• [Stated exercise]: Report how many lines of the entries below contain the word "where", and nothing more.

• [Provided entries]:

Start

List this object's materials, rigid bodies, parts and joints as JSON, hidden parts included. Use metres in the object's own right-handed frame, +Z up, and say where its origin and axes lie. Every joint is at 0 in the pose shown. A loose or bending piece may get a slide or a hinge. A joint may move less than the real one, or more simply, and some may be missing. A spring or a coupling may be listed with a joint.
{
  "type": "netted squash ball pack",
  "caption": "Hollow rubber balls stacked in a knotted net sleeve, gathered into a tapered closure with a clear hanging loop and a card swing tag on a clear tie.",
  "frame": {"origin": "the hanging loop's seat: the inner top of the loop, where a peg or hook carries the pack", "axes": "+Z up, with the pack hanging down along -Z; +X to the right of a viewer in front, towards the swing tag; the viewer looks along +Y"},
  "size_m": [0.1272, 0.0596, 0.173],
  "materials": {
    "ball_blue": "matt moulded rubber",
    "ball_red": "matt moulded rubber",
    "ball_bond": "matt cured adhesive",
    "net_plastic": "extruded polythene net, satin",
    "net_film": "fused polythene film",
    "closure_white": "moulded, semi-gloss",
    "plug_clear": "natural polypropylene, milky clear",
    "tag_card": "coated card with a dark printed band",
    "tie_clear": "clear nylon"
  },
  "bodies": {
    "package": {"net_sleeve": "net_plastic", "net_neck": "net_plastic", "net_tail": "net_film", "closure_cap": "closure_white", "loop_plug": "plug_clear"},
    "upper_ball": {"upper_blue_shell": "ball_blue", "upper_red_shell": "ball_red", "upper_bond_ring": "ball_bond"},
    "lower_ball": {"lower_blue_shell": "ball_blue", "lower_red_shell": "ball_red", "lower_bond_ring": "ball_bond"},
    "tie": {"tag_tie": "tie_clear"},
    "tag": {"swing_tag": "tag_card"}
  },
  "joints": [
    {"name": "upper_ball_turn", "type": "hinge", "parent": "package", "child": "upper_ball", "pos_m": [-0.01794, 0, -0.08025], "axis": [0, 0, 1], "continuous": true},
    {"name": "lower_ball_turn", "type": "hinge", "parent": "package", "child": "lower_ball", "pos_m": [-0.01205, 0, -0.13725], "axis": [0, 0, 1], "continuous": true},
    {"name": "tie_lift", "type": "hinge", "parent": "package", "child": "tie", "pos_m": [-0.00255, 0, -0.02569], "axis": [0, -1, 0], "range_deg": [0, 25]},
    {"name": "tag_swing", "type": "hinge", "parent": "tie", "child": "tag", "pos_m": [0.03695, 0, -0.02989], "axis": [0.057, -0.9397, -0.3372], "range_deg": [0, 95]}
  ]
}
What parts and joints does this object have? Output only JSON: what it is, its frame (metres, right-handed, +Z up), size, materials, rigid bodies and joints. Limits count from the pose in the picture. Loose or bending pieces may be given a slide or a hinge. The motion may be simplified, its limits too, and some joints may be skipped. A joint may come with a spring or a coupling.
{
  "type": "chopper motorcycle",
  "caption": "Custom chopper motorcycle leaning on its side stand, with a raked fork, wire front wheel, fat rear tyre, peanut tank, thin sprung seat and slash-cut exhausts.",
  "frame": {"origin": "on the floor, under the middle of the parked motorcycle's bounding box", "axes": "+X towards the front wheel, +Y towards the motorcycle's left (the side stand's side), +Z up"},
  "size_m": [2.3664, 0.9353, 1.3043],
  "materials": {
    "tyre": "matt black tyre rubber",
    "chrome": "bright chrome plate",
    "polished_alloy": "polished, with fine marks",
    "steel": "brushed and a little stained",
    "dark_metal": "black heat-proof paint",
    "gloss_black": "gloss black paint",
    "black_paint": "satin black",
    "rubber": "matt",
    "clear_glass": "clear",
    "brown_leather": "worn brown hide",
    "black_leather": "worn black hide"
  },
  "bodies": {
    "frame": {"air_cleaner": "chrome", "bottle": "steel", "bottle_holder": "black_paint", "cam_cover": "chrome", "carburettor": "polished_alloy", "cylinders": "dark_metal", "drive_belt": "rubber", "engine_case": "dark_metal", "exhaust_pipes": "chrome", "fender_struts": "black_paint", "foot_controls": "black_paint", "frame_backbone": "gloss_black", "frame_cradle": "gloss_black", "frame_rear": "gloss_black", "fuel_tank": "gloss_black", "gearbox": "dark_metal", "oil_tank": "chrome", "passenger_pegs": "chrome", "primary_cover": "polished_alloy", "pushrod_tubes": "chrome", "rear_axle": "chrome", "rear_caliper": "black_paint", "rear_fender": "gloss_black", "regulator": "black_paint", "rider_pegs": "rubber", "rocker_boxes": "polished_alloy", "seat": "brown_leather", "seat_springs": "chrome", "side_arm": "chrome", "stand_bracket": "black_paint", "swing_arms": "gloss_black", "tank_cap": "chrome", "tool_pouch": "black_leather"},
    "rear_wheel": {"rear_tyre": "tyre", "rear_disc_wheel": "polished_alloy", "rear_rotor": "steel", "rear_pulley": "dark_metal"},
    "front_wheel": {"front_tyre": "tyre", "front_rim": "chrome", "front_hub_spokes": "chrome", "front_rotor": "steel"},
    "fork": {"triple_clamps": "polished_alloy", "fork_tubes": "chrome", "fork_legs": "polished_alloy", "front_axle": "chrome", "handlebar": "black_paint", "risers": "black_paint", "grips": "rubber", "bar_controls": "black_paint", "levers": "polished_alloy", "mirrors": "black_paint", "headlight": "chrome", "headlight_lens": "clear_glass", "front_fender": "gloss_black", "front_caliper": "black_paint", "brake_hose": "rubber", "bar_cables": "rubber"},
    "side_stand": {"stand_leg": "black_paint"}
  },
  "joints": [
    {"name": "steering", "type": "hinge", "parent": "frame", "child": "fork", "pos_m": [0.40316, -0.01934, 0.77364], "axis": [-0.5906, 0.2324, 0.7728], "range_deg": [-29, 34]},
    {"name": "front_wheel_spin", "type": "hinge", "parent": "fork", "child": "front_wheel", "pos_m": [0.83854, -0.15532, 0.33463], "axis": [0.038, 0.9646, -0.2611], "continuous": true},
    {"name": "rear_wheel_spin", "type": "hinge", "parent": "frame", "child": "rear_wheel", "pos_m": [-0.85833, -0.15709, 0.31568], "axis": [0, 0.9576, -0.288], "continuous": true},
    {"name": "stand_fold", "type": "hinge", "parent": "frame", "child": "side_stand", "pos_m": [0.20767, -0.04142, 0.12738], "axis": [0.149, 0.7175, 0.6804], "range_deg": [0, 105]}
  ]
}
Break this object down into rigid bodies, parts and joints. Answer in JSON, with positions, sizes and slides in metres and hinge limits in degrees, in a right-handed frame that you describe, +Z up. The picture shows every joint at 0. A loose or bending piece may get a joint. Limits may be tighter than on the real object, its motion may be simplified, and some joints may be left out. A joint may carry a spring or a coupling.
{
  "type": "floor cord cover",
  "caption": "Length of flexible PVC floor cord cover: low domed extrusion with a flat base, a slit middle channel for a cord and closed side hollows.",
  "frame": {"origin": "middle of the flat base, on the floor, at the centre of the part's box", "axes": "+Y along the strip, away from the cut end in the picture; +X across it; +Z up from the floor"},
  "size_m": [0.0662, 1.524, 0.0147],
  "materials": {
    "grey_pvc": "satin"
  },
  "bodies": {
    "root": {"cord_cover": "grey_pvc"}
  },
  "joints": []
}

End
Start

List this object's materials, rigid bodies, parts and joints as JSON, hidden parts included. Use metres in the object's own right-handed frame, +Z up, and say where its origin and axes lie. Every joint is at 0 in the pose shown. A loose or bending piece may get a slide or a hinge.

End
Start

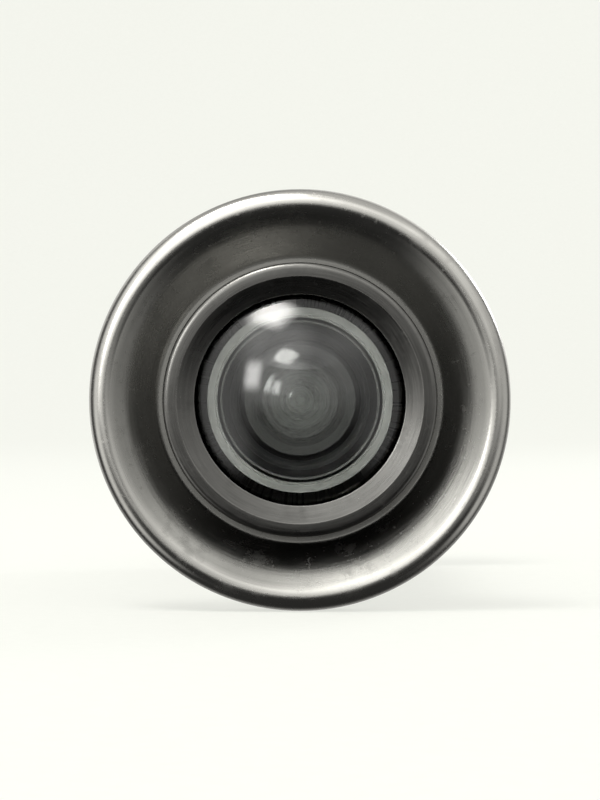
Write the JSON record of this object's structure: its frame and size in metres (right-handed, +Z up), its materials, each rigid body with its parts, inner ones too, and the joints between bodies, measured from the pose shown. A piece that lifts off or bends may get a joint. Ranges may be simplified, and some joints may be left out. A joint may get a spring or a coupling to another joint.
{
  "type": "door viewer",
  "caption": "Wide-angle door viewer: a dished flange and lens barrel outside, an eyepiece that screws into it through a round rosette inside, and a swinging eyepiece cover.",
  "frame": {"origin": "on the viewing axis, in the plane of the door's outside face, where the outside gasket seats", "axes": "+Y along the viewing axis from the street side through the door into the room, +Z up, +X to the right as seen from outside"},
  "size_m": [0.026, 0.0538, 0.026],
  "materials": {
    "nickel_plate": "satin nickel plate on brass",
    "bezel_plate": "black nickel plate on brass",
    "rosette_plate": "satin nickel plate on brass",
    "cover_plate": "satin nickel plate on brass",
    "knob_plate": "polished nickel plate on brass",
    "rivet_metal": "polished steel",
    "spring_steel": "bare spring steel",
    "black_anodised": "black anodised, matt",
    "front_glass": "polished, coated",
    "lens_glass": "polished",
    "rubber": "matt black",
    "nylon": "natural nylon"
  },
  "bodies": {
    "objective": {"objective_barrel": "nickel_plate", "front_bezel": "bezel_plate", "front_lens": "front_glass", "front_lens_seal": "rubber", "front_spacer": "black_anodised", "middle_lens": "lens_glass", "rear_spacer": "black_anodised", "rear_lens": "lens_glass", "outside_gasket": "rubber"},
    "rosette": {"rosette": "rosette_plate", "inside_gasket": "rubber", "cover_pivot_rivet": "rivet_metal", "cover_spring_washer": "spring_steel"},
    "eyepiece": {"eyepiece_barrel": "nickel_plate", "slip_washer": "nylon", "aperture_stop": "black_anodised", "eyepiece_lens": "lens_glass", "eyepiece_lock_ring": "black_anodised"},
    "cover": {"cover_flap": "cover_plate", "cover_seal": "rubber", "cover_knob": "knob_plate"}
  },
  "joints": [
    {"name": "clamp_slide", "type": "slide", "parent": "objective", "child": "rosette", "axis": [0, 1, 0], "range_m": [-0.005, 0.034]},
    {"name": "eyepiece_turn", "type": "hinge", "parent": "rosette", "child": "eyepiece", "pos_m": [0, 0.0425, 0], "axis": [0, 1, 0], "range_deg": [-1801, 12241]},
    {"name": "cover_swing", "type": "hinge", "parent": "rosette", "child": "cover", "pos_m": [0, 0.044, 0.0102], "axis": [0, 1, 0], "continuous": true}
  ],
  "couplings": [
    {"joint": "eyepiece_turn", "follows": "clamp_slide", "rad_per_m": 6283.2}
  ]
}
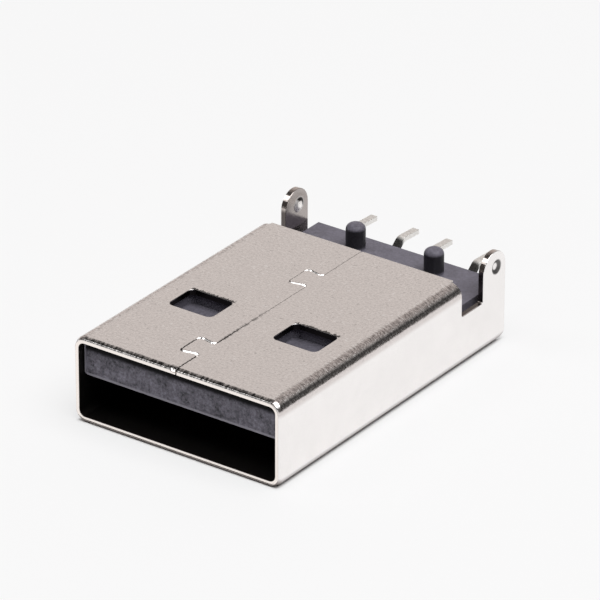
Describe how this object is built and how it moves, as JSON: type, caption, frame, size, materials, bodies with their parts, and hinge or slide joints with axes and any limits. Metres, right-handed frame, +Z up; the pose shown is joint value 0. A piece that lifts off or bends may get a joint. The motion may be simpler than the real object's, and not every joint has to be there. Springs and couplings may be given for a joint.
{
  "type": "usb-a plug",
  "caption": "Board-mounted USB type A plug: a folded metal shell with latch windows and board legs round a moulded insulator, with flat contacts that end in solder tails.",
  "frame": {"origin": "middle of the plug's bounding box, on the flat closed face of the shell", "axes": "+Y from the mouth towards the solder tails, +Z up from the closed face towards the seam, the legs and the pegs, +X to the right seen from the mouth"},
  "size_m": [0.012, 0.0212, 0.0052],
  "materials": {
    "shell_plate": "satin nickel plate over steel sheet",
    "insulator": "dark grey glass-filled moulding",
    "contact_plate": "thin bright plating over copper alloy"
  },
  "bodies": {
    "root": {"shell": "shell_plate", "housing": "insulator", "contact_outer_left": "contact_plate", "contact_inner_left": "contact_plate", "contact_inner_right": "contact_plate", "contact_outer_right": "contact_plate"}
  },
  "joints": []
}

End

• [Answer to the problem]: 4